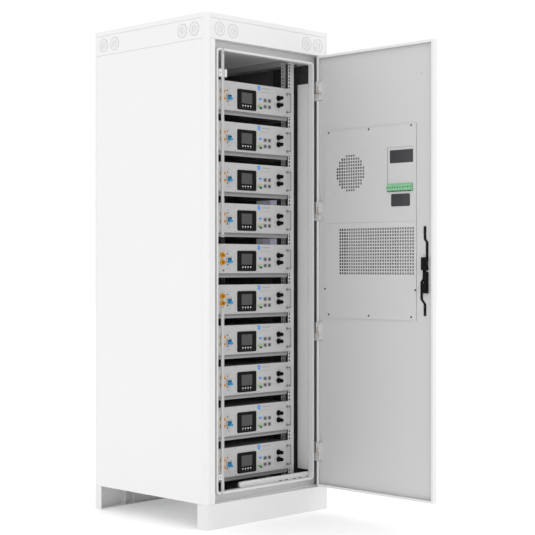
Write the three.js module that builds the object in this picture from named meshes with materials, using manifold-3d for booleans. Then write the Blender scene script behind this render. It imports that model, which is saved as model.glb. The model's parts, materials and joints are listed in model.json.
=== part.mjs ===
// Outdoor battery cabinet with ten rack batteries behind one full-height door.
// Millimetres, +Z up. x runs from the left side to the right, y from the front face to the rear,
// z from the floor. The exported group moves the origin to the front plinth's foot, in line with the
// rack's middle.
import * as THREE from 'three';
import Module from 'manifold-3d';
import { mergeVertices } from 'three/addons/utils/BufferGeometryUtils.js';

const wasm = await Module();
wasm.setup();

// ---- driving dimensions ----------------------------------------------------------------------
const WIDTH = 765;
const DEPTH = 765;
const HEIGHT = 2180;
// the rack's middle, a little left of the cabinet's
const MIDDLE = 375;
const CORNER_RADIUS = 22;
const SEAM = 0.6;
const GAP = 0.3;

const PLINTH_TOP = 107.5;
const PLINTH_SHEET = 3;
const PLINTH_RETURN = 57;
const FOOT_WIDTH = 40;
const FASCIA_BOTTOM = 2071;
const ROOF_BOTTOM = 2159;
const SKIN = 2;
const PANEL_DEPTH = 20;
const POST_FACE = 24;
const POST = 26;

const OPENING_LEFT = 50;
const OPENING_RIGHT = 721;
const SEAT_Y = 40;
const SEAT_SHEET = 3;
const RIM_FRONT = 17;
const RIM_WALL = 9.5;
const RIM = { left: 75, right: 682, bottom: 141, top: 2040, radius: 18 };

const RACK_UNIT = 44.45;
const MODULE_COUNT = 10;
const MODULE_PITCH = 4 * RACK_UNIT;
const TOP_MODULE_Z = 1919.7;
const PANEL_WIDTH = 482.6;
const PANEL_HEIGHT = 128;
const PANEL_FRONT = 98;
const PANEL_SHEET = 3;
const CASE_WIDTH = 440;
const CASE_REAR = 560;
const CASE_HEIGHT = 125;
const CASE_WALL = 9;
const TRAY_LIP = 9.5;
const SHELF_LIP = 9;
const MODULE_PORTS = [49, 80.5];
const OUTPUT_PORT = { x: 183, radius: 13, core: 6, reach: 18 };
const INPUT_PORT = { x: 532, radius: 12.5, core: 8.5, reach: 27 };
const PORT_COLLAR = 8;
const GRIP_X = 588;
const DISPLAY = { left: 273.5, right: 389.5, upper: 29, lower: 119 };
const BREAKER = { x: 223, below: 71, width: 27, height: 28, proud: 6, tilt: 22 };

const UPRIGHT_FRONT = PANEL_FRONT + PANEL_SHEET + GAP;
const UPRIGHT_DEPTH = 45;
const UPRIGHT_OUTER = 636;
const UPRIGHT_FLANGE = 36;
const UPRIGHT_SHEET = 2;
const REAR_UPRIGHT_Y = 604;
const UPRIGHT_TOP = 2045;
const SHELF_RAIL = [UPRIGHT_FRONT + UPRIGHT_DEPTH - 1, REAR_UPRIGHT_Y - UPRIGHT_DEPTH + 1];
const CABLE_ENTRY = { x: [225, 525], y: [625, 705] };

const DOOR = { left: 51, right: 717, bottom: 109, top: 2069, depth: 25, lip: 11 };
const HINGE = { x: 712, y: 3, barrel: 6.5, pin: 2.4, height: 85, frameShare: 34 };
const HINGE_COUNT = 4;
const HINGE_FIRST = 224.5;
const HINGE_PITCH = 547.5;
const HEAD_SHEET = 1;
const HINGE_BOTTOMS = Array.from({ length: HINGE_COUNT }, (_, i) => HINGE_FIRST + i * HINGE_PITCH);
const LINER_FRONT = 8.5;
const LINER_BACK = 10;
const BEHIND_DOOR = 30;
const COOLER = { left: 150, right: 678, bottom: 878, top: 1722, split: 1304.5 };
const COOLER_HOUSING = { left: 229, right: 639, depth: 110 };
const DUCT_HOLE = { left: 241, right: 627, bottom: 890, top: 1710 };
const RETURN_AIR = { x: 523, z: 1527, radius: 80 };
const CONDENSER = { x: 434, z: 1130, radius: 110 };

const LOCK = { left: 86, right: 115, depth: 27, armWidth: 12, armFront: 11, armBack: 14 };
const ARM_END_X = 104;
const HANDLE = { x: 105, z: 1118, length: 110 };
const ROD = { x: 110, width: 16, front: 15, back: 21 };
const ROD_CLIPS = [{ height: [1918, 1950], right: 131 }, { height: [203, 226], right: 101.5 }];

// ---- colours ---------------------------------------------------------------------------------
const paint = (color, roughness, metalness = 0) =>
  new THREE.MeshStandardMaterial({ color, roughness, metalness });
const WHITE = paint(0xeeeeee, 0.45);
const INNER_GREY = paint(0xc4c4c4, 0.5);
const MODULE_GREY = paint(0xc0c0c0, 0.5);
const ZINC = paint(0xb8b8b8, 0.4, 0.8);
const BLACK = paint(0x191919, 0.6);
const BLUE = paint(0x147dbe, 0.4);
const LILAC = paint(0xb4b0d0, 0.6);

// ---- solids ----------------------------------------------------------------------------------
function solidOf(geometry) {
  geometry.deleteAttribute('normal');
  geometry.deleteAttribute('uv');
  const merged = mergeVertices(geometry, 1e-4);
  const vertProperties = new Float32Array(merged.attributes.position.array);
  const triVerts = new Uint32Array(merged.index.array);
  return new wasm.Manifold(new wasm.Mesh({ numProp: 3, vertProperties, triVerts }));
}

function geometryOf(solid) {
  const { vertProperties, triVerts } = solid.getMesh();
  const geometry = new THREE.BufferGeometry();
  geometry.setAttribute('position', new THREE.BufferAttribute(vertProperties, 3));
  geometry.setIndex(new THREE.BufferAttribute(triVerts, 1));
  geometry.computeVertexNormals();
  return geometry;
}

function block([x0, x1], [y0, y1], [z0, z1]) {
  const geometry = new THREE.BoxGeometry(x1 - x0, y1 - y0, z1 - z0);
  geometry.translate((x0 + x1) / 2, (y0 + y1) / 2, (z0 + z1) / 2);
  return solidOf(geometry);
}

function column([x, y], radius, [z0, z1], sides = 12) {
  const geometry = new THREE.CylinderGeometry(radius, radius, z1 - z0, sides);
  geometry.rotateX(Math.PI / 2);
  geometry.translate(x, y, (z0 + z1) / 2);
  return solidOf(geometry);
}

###

Task objective.
Return the lines above precisely as they appear, beginning at the first line and ending at the line with "2040, radius: 18", and nothing after it.

Response to this exercise.
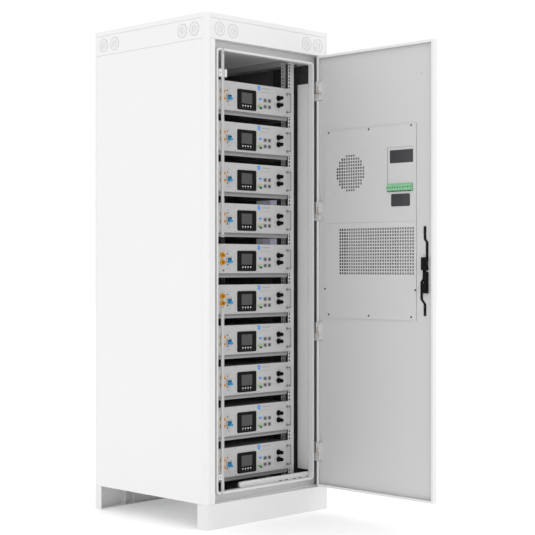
Write the three.js module that builds the object in this picture from named meshes with materials, using manifold-3d for booleans. Then write the Blender scene script behind this render. It imports that model, which is saved as model.glb. The model's parts, materials and joints are listed in model.json.
=== part.mjs ===
// Outdoor battery cabinet with ten rack batteries behind one full-height door.
// Millimetres, +Z up. x runs from the left side to the right, y from the front face to the rear,
// z from the floor. The exported group moves the origin to the front plinth's foot, in line with the
// rack's middle.
import * as THREE from 'three';
import Module from 'manifold-3d';
import { mergeVertices } from 'three/addons/utils/BufferGeometryUtils.js';

const wasm = await Module();
wasm.setup();

// ---- driving dimensions ----------------------------------------------------------------------
const WIDTH = 765;
const DEPTH = 765;
const HEIGHT = 2180;
// the rack's middle, a little left of the cabinet's
const MIDDLE = 375;
const CORNER_RADIUS = 22;
const SEAM = 0.6;
const GAP = 0.3;

const PLINTH_TOP = 107.5;
const PLINTH_SHEET = 3;
const PLINTH_RETURN = 57;
const FOOT_WIDTH = 40;
const FASCIA_BOTTOM = 2071;
const ROOF_BOTTOM = 2159;
const SKIN = 2;
const PANEL_DEPTH = 20;
const POST_FACE = 24;
const POST = 26;

const OPENING_LEFT = 50;
const OPENING_RIGHT = 721;
const SEAT_Y = 40;
const SEAT_SHEET = 3;
const RIM_FRONT = 17;
const RIM_WALL = 9.5;
const RIM = { left: 75, right: 682, bottom: 141, top: 2040, radius: 18 };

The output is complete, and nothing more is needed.